Fecal pellets dynamics:

Fecal pellets production by organisms X (=FFGM or =GM) comes from non-assimilated food. Loss terms, similarly to carcasses, include a temperature-dependent remineralization term and a flux feeding by the GM term.

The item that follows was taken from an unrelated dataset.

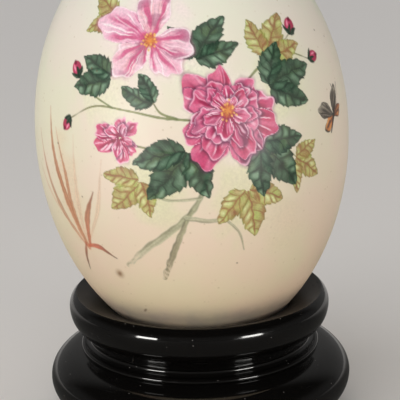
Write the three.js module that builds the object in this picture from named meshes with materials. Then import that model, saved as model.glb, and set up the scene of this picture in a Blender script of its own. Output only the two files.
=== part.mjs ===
// A painted ostrich egg that rests in a stand turned from one piece of wood and lacquered black.
// Millimetres, +Z up. The origin is the middle of the stand's foot, on the surface it stands on,
// and the painted front faces -Y.

import * as THREE from 'three';

// The egg: a smooth oval, a little fuller at its upper end, that leans in its seat.
const EGG_RADIUS = 61;
const EGG_HALF_LENGTH = 84.2;
const EGG_FULLNESS = 0.02; // share by which the upper end is wider than a plain ellipse
const EGG_CENTRE_Z = 115;
const EGG_LEAN_DEG = 2.3; // the top leans towards -X
const EGG_LEAN_PIVOT_Z = 83; // where the surface normals at the seat meet the egg's axis

// The seat: a dish that follows the egg and meets it at the lip, inside the upper roll.
const SEAT_Z = 48.8;
const SEAT_GAP = 0.9; // level distance from the lip to an upright egg
const DISH_CLEARANCE = 1.6; // under the egg's lower end

// The upper roll, from a funnel that rises from the lip, over its crest and round to the waist.
const CREST_RADIUS = 50;
const CREST_Z = 53;
const CREST_EDGE = 0.5; // radius of the turn from the roll's outside into the funnel
const CREST_TURN_DEG = 55; // how far round its oval section the roll rises to the crest
const UPPER_ROLL_RADIUS = 52.5;
const UPPER_ROLL_Z = 47.8;
const UPPER_ROLL_UNDERSIDE_RADIUS = 45.9; // at the lowest point of its oval section
const UPPER_ROLL_UNDERSIDE_Z = 38.2;
const UNDERSIDE_TURN_DEG = 70; // how far round that section the roll turns under, down to the neck

// The waist: a neck that narrows down to a small hollow, which turns out into a bead.
const WAIST_HOLLOW_RADIUS = 1.8;
const BEAD_RADIUS = 48.4; // out to its widest line
const BEAD_Z = 31.1;
const BEAD_ROUND = 1.2; // radius of its section
const BEAD_TURN_DEG = 108; // how far its section turns before the hollow begins

// The lower roll, wider than the upper one.
const LOWER_ROLL_RADIUS = 61.1;
const LOWER_ROLL_Z = 18.7;
const LOWER_ROLL_DEPTH = 14.4; // from the middle of its section out to its widest line
const LOWER_ROLL_RISE = 11.3;
const LOWER_ROLL_FALL = 11.9;

// The foot: a low disc with a shallow recess under it, which leaves a ring to stand on.
const FOOT_RADIUS = 54.5;
const FOOT_HEIGHT = 4;
const FOOT_EDGE = 0.7;
const RECESS_RADIUS = 46;
const RECESS_DEPTH = 1.5;

const SIDES = 56; // flats round each turned form

const radians = THREE.MathUtils.degToRad;

// Points on an ellipse's arc, in the plane of radius and height, both ends included.
function arc(centreR, centreZ, radiusR, radiusZ, fromDeg, toDeg, steps) {
  const points = [];
  for (let i = 0; i <= steps; i++) {
    const angle = radians(fromDeg + ((toDeg - fromDeg) * i) / steps);
    points.push(new THREE.Vector2(centreR + radiusR * Math.cos(angle), centreZ + radiusZ * Math.sin(angle)));
  }
  return points;
}

function turned(profile) {
  return new THREE.LatheGeometry(profile, SIDES).rotateX(Math.PI / 2);
}

// The egg's radius at a height, where t runs from -1 at its lower end to 1 at its upper end.
function eggRadius(t) {
  return EGG_RADIUS * Math.sqrt(Math.max(0, 1 - t * t)) * (1 + EGG_FULLNESS * t);
}

function eggGeometry() {
  const steps = 30;
  const profile = [];
  for (let i = 0; i <= steps; i++) {
    const t = -Math.cos((Math.PI * i) / steps);
    const onAxis = i === 0 || i === steps;
    profile.push(new THREE.Vector2(onAxis ? 0 : eggRadius(t), EGG_HALF_LENGTH * t));
  }
  return turned(profile);
}

function standProfile() {
  const lipRadius = eggRadius((SEAT_Z - EGG_CENTRE_Z) / EGG_HALF_LENGTH) + SEAT_GAP;

  const foot = [
    new THREE.Vector2(0, RECESS_DEPTH),
    new THREE.Vector2(RECESS_RADIUS, RECESS_DEPTH),
    new THREE.Vector2(RECESS_RADIUS + RECESS_DEPTH, 0),
    ...arc(FOOT_RADIUS - FOOT_EDGE, FOOT_EDGE, FOOT_EDGE, FOOT_EDGE, -90, 0, 2),
    ...arc(FOOT_RADIUS - FOOT_EDGE, FOOT_HEIGHT - FOOT_EDGE, FOOT_EDGE, FOOT_EDGE, 0, 90, 2),
  ];

  const rollMiddle = LOWER_ROLL_RADIUS - LOWER_ROLL_DEPTH;
  const lowerRoll = [
    ...arc(rollMiddle, LOWER_ROLL_Z, LOWER_ROLL_DEPTH, LOWER_ROLL_FALL, -64, 0, 6),
    ...arc(rollMiddle, LOWER_ROLL_Z, LOWER_ROLL_DEPTH, LOWER_ROLL_RISE, 0, 80, 8).slice(1),
  ];

  const beadMiddle = BEAD_RADIUS - BEAD_ROUND;
  const bead = arc(beadMiddle, BEAD_Z, BEAD_ROUND, BEAD_ROUND, -50, BEAD_TURN_DEG, 5);

  const reach = BEAD_ROUND + WAIST_HOLLOW_RADIUS;
  const hollowMiddle = beadMiddle + reach * Math.cos(radians(BEAD_TURN_DEG));
  const hollowZ = BEAD_Z + reach * Math.sin(radians(BEAD_TURN_DEG));
  const hollowFrom = 180 + BEAD_TURN_DEG;
  const waist = arc(hollowMiddle, hollowZ, WAIST_HOLLOW_RADIUS, WAIST_HOLLOW_RADIUS, hollowFrom, 180, 4).slice(1);

  const underDepth = UPPER_ROLL_RADIUS - UPPER_ROLL_UNDERSIDE_RADIUS;
  const underDrop = UPPER_ROLL_Z - UPPER_ROLL_UNDERSIDE_Z;
  const turn = radians(CREST_TURN_DEG);
  const rollDepth = (UPPER_ROLL_RADIUS - CREST_RADIUS) / (1 - Math.cos(turn));
  const rollRise = (CREST_Z - UPPER_ROLL_Z) / Math.sin(turn);
  const facing = Math.atan2(Math.sin(turn) / rollRise, Math.cos(turn) / rollDepth);
  const edgeRadius = CREST_RADIUS - CREST_EDGE * Math.cos(facing);
  const edgeZ = CREST_Z - CREST_EDGE * Math.sin(facing);
  const funnelSlope = Math.atan2(CREST_Z - SEAT_Z, CREST_RADIUS - lipRadius);
  const from = THREE.MathUtils.radToDeg(facing);
  const to = 90 + THREE.MathUtils.radToDeg(funnelSlope);
  const upperRoll = [
    ...arc(UPPER_ROLL_UNDERSIDE_RADIUS, UPPER_ROLL_Z, underDepth, underDrop, -UNDERSIDE_TURN_DEG, 0, 6),
    ...arc(UPPER_ROLL_RADIUS - rollDepth, UPPER_ROLL_Z, rollDepth, rollRise, 0, CREST_TURN_DEG, 6).slice(1),
    ...arc(edgeRadius, edgeZ, CREST_EDGE, CREST_EDGE, from, to, 2).slice(1),
    new THREE.Vector2(lipRadius, SEAT_Z),
  ];

  // The dish is part of an ellipse with the egg's own centre, just larger than the egg.
  const dishDepth = EGG_HALF_LENGTH + DISH_CLEARANCE;
  const lipDrop = (EGG_CENTRE_Z - SEAT_Z) / dishDepth;
  const dishRadius = lipRadius / Math.sqrt(1 - lipDrop * lipDrop);
  const lipAngle = THREE.MathUtils.radToDeg(Math.asin(lipDrop));
  const dish = arc(0, EGG_CENTRE_Z, dishRadius, dishDepth, -lipAngle, -90, 8).slice(1);
  dish[dish.length - 1].x = 0;

  return [...foot, ...lowerRoll, ...bead, ...waist, ...upperRoll, ...dish];
}

function ostrichEgg() {
  const shell = new THREE.MeshStandardMaterial({ color: '#ddcfb2', roughness: 0.45, metalness: 0 });
  const egg = new THREE.Mesh(eggGeometry(), shell);
  egg.name = 'ostrich_egg';
  egg.position.z = EGG_CENTRE_Z - EGG_LEAN_PIVOT_Z;
  const leaning = new THREE.Group();
  leaning.position.z = EGG_LEAN_PIVOT_Z;
  leaning.rotation.y = -radians(EGG_LEAN_DEG);
  leaning.add(egg);
  return leaning;
}

function stand() {
  const lacquer = new THREE.MeshStandardMaterial({ color: '#0f0e0e', roughness: 0.12, metalness: 0 });
  const wood = new THREE.Mesh(turned(standProfile()), lacquer);
  wood.name = 'stand';
  return wood;
}

const object = new THREE.Group();
object.add(stand(), ostrichEgg());

export default object;
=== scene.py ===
"""A painted ostrich egg on a stand of turned, black lacquered wood: the visible model.

The egg is ground smooth, painted in gouache on its front and varnished to a satin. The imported
model gives the frame: metres, +Z up, the painted front towards -Y. Forms are worked out in
millimetres, as a maker would measure them, and turned to metres as they are placed.
"""
import math

import bpy
import numpy as np
from mathutils import Matrix, Vector


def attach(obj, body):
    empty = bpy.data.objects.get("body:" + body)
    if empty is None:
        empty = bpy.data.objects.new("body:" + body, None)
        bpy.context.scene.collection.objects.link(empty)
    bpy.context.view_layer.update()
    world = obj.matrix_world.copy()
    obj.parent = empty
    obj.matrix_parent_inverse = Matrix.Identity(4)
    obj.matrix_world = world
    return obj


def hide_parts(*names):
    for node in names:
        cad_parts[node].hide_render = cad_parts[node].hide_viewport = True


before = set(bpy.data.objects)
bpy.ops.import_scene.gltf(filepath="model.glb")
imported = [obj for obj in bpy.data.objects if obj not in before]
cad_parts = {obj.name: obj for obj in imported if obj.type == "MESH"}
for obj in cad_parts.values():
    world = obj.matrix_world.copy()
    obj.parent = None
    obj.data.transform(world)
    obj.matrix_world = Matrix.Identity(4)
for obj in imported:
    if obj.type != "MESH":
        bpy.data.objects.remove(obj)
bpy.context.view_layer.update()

MM = 0.001

# The egg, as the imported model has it.
EGG_RADIUS = 61.0
EGG_HALF_LENGTH = 84.2
EGG_FULLNESS = 0.02         # share by which the upper end is wider than a plain ellipse
EGG_CENTRE_Z = 115.0
EGG_LEAN = math.radians(2.3)
EGG_LEAN_PIVOT_Z = 83.0

# The stand's turned section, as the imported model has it. Turns are degrees round an oval or
# round section, from its widest line.
SEAT_Z = 48.8
SEAT_GAP = 0.9              # level distance from the lip to an upright egg
DISH_CLEARANCE = 1.6        # under the egg's lower end
CREST_RADIUS = 50.0
CREST_Z = 53.0
CREST_EDGE = 0.5            # radius of the turn from the roll's outside into the funnel
CREST_TURN = 55.0           # up to the crest
UPPER_ROLL_RADIUS = 52.5
UPPER_ROLL_Z = 47.8
UNDERSIDE_RADIUS = 45.9     # at the lowest point of the upper roll's oval
UNDERSIDE_Z = 38.2
UNDERSIDE_TURN = 70.0       # down to the neck
HOLLOW_ROUND = 1.8          # radius of the hollow's section, at the foot of the neck
BEAD_RADIUS = 48.4
BEAD_Z = 31.1
BEAD_ROUND = 1.2            # radius of the bead's section
BEAD_TURN = 108.0           # up to the hollow
BEAD_TUCK = 50.0            # down to the lower roll
LOWER_ROLL_RADIUS = 61.1
LOWER_ROLL_Z = 18.7
LOWER_ROLL_DEPTH = 14.4     # from the middle of its section out to its widest line
LOWER_ROLL_RISE = 11.3
LOWER_ROLL_FALL = 11.9
LOWER_ROLL_TURN = 80.0      # up to the bead
LOWER_ROLL_TUCK = 64.0      # down to the foot
FOOT_RADIUS = 54.5
FOOT_HEIGHT = 4.0
FOOT_EDGE = 0.7
RECESS_RADIUS = 46.0
RECESS_DEPTH = 1.5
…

$$\begin{array}{}\text{(A15)}& \begin{array}{rl}{\displaystyle \frac{\partial {\mathrm{Fp}}_X}{\partial t}}& +w_{{\mathrm{Fp}}_X}{\displaystyle \frac{\partial {\mathrm{Fp}}_X}{\partial z}}=a^X{I}_X^g\left(\mathrm{1}-\mathrm{\Delta }\left({\mathrm{O}}_{\mathrm{2}}\right)\right)f_X\left(T\right)X\\ & -E_{\mathrm{GM}}^{\mathrm{ff}}{\mathrm{ff}}^{\mathrm{GM}}\left({\mathrm{Fp}}_X\right)\left(\mathrm{1}-\mathrm{\Delta }\left({\mathrm{O}}_{\mathrm{2}}\right)\right)f_{\mathrm{GM}}\left(T\right)\mathrm{GM}\\ & -E_{\mathrm{GM}}^{\mathrm{ff}}{\mathrm{ff}}^{\mathrm{GM}}\left({\mathrm{Fp}}_X\right)\mathrm{GM}\\ & -\mathit{\alpha }{f}_{\mathit{\alpha }}\left(T\right){\mathrm{Fp}}_X,\end{array}\end{array}$$

where a^X is the X assimilation rate.